By THOMAS ELIAS
There is no public polling on this issue, but anyone who travels around California can sense that many, if not most, electric customers would like to be rid of big utility companies like Pacific Gas & Electric and Southern California Edison, yet they fear possible consequences if those firms disappear.
Reader T.J. in Nevada County put it this way: “PG&E is far from perfect, but when you think of them gone, what have we got left?” The answer is: plenty.
T.J.’s letter demonstrates that he understands the perfidy of PG&E, his local utility. But like many others, T.J. fears the demise of big electric providers would automatically mean long blackouts and brownouts, not “mere” power shutdowns to keep the companies’ poorly maintained transmission lines from causing disasters.
But it’s not necessarily so. The bankrupt PG&E, for one, has been declared both a felon and a probation violator that has caused massive loss of life and property. If it were a person, not a corporation, that person would be imprisoned right now. So much for the U.S. Supreme Court’s Citizens United decision, which held that corporations are like people. They’re not. Big corporations are much more privileged than people.

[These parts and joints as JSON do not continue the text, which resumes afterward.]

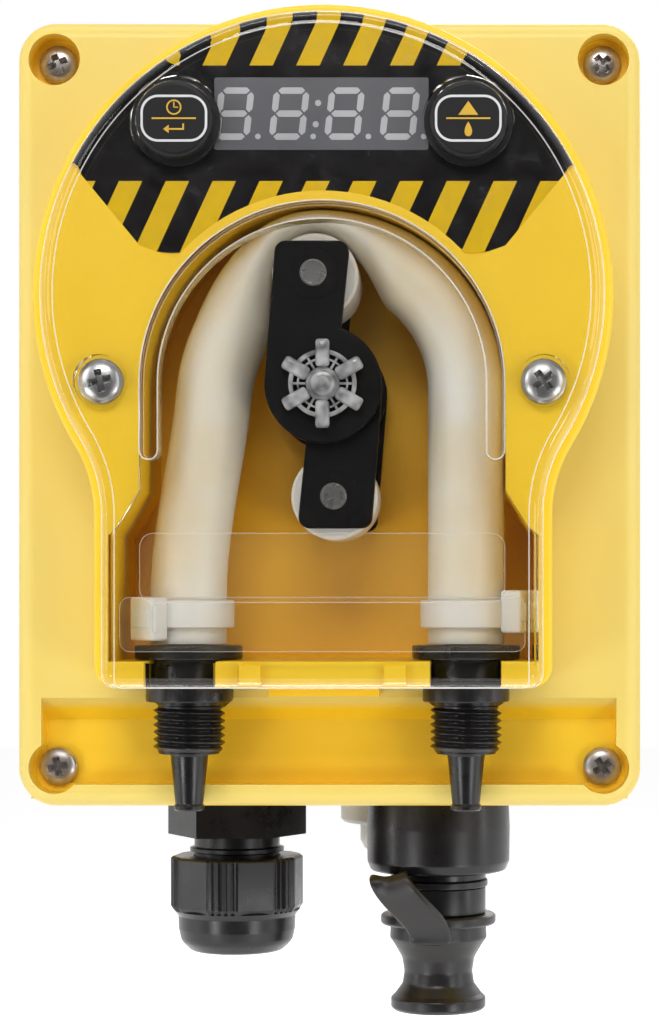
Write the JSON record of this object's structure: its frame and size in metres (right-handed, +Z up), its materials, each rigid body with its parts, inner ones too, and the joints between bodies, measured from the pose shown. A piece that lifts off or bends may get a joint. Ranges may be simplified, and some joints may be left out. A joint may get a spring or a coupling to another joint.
{
  "type": "peristaltic dosing pump",
  "caption": "Wall-hung peristaltic dosing pump: yellow casing, clear keyhole cover over a roller rotor and squeezed tube, threaded hose connectors, cable gland and capped socket below.",
  "frame": {"origin": "middle of the wall plate on the wall plane behind the casing", "axes": "+Z up, the front with the clear cover faces -Y, +X to the viewer's right when looking at the front; millimetre model stored in metres"},
  "size_m": [0.116, 0.0974, 0.1902],
  "materials": {
    "yellow_shell": "satin moulded",
    "black_rubber": "matte",
    "screw_steel": "bright plated",
    "clear_cover": "clear moulded",
    "frosted_clear": "frosted moulded",
    "panel_film": "printed film",
    "button_black": "gloss",
    "display_grey": "smooth",
    "board_green": "lacquered",
    "black_plastic": "fine grain",
    "pump_tube": "satin",
    "fork_black": "fine grain",
    "bright_steel": "brushed",
    "roller_white": "smooth",
    "gearbox_metal": "galvanised",
    "brass_parts": "bright",
    "white_nylon": "smooth",
    "clear_rubber": "satin",
    "coil_tape": "tape",
    "terminal_green": "smooth",
    "capacitor_sleeve": "smooth",
    "relay_case": "smooth"
  },
  "bodies": {
    "housing": {"rear_case": "yellow_shell", "front_case": "yellow_shell", "case_gasket": "black_rubber", "case_screws": "screw_steel", "clear_cover": "clear_cover", "bearing_star": "frosted_clear", "cover_screws": "screw_steel", "panel_overlay": "panel_film", "display_module": "display_grey", "control_board": "board_green", "control_screws": "screw_steel", "tact_switches": "black_plastic", "pump_tube": "pump_tube", "gearbox": "gearbox_metal", "motor_can": "bright_steel", "motor_terminals": "brass_parts", "gearbox_screws": "screw_steel", "hose_connector_left": "black_plastic", "hose_connector_right": "black_plastic", "cable_tie_left": "white_nylon", "cable_tie_right": "white_nylon", "gland_body": "black_plastic", "gland_locknut": "black_plastic", "gland_nut": "black_plastic", "gland_seal": "black_rubber", "socket_body": "black_plastic", "socket_locknut": "black_plastic", "socket_insert": "black_plastic", "socket_pins": "brass_parts", "cap_strap": "black_rubber", "switch_body": "black_plastic", "switch_boot": "clear_rubber", "switch_tabs": "brass_parts", "power_board": "board_green", "board_screws": "screw_steel", "transformer_core": "gearbox_metal", "transformer_coil": "coil_tape", "terminal_block": "terminal_green", "terminal_screws": "screw_steel", "capacitors": "capacitor_sleeve", "relay": "relay_case", "wall_plate": "gearbox_metal"},
    "rotor": {"fork_plate_upper_front": "fork_black", "fork_plate_upper_rear": "fork_black", "fork_plate_lower_front": "fork_black", "fork_plate_lower_rear": "fork_black", "rotor_hub": "fork_black", "roller_pins": "bright_steel", "output_shaft": "bright_steel"},
    "upper_roller": {"roller_upper": "roller_white"},
    "lower_roller": {"roller_lower": "roller_white"},
    "left_button": {"button_left": "button_black"},
    "right_button": {"button_right": "button_black"},
    "rocker": {"switch_rocker": "black_plastic"},
    "cap": {"rubber_cap": "black_rubber"}
  },
  "joints": [
    {"name": "rotor_spin", "type": "hinge", "parent": "housing", "child": "rotor", "pos_m": [0, -0.0774, 0.004], "axis": [0, 1, 0], "continuous": true, "deforming": ["pump_tube"]},
    {"name": "upper_roller_spin", "type": "hinge", "parent": "rotor", "child": "upper_roller", "pos_m": [-0.00174, -0.0774, 0.02392], "axis": [0, 1, 0], "continuous": true},
    {"name": "lower_roller_spin", "type": "hinge", "parent": "rotor", "child": "lower_roller", "pos_m": [0.00174, -0.0774, -0.01592], "axis": [0, 1, 0], "continuous": true},
    {"name": "left_button_press", "type": "slide", "parent": "housing", "child": "left_button", "axis": [0, 1, 0], "range_m": [0, 0.0008], "stiffness_N_per_m": 1200, "springref_m": -0.0012},
    {"name": "right_button_press", "type": "slide", "parent": "housing", "child": "right_button", "axis": [0, 1, 0], "range_m": [0, 0.0008], "stiffness_N_per_m": 1200, "springref_m": -0.0012},
    {"name": "switch_rock", "type": "hinge", "parent": "housing", "child": "rocker", "pos_m": [0.01, -0.0146, -0.075], "axis": [1, 0, 0], "range_deg": [-8, 8]},
    {"name": "cap_pull", "type": "slide", "parent": "housing", "child": "cap", "axis": [0, 0, -1], "range_m": [0, 0.012], "deforming": ["cap_strap"]}
  ],
  "couplings": [
    {"joint": "upper_roller_spin", "follows": "rotor_spin", "ratio": -3.5641},
    {"joint": "lower_roller_spin", "follows": "rotor_spin", "ratio": -3.5641}
  ]
}
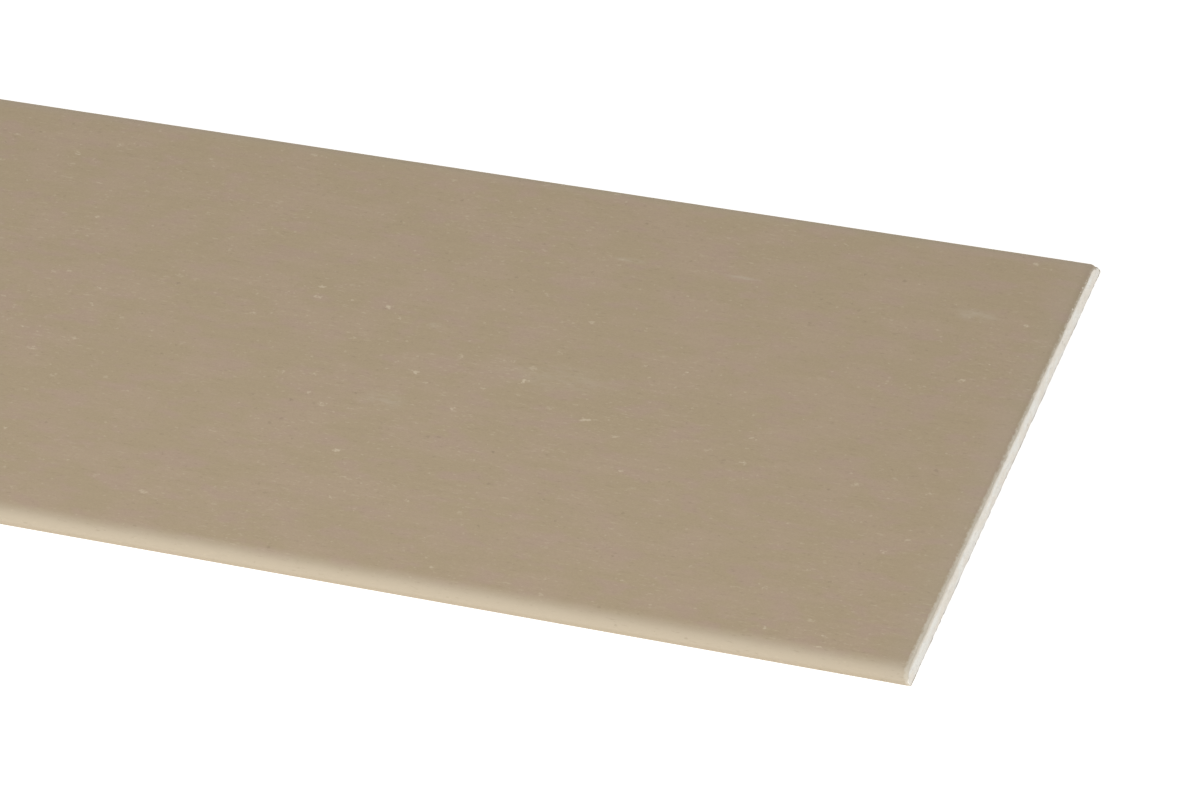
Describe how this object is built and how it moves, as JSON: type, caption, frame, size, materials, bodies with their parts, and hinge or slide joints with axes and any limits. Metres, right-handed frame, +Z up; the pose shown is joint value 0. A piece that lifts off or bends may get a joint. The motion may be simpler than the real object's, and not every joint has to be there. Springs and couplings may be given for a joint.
{
  "type": "drywall sheet",
  "caption": "Rectangular gypsum board with long edges rounded on the face side and wrapped in face paper, and square-cut ends that show the white core.",
  "frame": {"origin": "middle of the underside, on the surface that the sheet lies on", "axes": "+X along the length, parallel to the rounded long edges; +Y across the width; +Z up out of the face paper"},
  "size_m": [2, 0.625, 0.025],
  "materials": {
    "gypsum": "matte off-white cast gypsum, finely crumbled where it is cut",
    "face_paper": "matte grey-brown recycled liner paper with faint lengthwise mottling and pale fibre flecks",
    "back_paper": "matte plain grey liner paper"
  },
  "bodies": {
    "root": {"gypsum_core": "gypsum", "face_paper": "face_paper", "back_paper": "back_paper"}
  },
  "joints": []
}
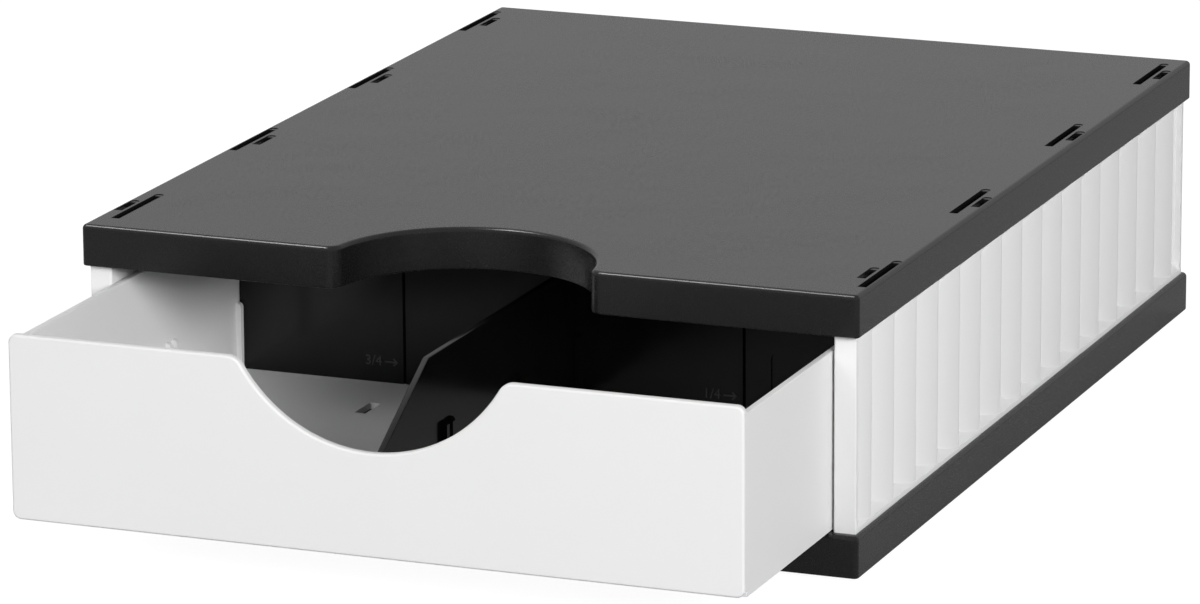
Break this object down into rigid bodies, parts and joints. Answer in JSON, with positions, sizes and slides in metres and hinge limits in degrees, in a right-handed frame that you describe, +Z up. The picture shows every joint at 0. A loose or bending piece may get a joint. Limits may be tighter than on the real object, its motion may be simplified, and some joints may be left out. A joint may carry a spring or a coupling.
{
  "type": "desk letter tray",
  "caption": "Stackable A4 desk letter tray with flat plates, finger cut-outs, fluted side panels and a deep pull-out drawer parted by a cross divider and a lengthwise divider.",
  "frame": {"origin": "middle of the whole tray's footprint, with the drawer pulled out as far as it is at rest, on the desk surface under the feet", "axes": "+Z up, -Y the way the drawer opens, +X to the right when facing the drawer front"},
  "size_m": [0.247, 0.4002, 0.086],
  "materials": {
    "black_plastic": "satin black moulded plastic",
    "white_plastic": "satin white moulded plastic",
    "divider_plastic": "smooth black moulded plastic",
    "foot_rubber": "matte black rubber"
  },
  "bodies": {
    "housing": {"top_plate": "black_plastic", "base_plate": "black_plastic", "left_side_panel": "white_plastic", "right_side_panel": "white_plastic", "back_panel": "white_plastic", "rubber_feet": "foot_rubber"},
    "drawer": {"drawer_tray": "white_plastic", "cross_divider": "divider_plastic", "length_divider": "divider_plastic"}
  },
  "joints": [
    {"name": "drawer_slide", "type": "slide", "parent": "housing", "child": "drawer", "axis": [0, -1, 0], "range_m": [-0.0723, 0.1677]}
  ]
}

They can cause wildfires putting thousands out of their homes and flee into bankruptcy to avoid paying the price of their negligence. They can follow up by asking the state to rescue them, and cow legislators into setting up a fund that will eventually amount to more than $20 billion. They can then follow up with a demand for a huge rate increase, as if it were deserved.
Do we really need companies like this, aside from the fact they’ve donated well over $1 million to candidates including the governor, even while bankrupt? This includes Edison, which is not yet bankrupt, but also helped cause huge fires and has so far not paid for damages. Edison also apparently conspired illegally with since-departed regulators to dun customers billions of dollars for the costs of its blunder that shut down the San Onofre Nuclear Generating Station.
The formal state investigation of that possible crime has essentially disappeared, the state attorney general refusing to say what’s become of the probe started and then buried by his predecessor, current Democratic U.S. Sen. Kamala Harris.
T.J. and others who fear the loss of familiar utilities should take comfort, however, in the fact that when a corporation disappears, its assets don’t necessarily vanish suddenly. If PG&E and Edison were gone, their hydroelectric dams would remain. Their staffers would not suddenly lose all their skills and knowledge. Power lines would stay up, too.
So corporate disappearances would not be into thin air. Consumer attorney Mike Aguirre, a former elected city attorney of San Diego, the other day filed with the California Public Utilities Commission a proposed map dividing PG&E’s huge service area into eight distinct, geographically sensible parts, each of which a bankruptcy judge could order sold to the highest bidder. The money could pay off the losses of uninsured wildfire victims. New owners would decide whether to retain current employees.
Meanwhile, the vast majority of cities and counties that have formed Community Choice Aggregations to municipalize power service are doing just fine, some even wanting to issue bonds they’d like to use for buying electric transmission lines from the big utilities. CCAs now pay to use those lines.
In short, California could have many publicly owned utilities instead of three huge privately-owned ones and a few government-owned power outfits, like the Sacramento Municipal Utility District, the Los Angeles Department of Water & Power and smaller outfits like Burbank Water & Power, Riverside Public Utilities and the Redding Electric Utility.
If they can bring cheaper power and other services to their communities without the “expertise” of the big utilities whose territory surrounds them, why couldn’t buyers of PG&E, Edison and their components?
So take comfort T.J. and others: You have nothing to fear except freedom from corrupt, cheating corporations who survive only by paying off politicians (Gov. Gavin Newsom took $208,000 PG&E campaign dollars last year, for just one example) and gouging the customers they are supposed to serve.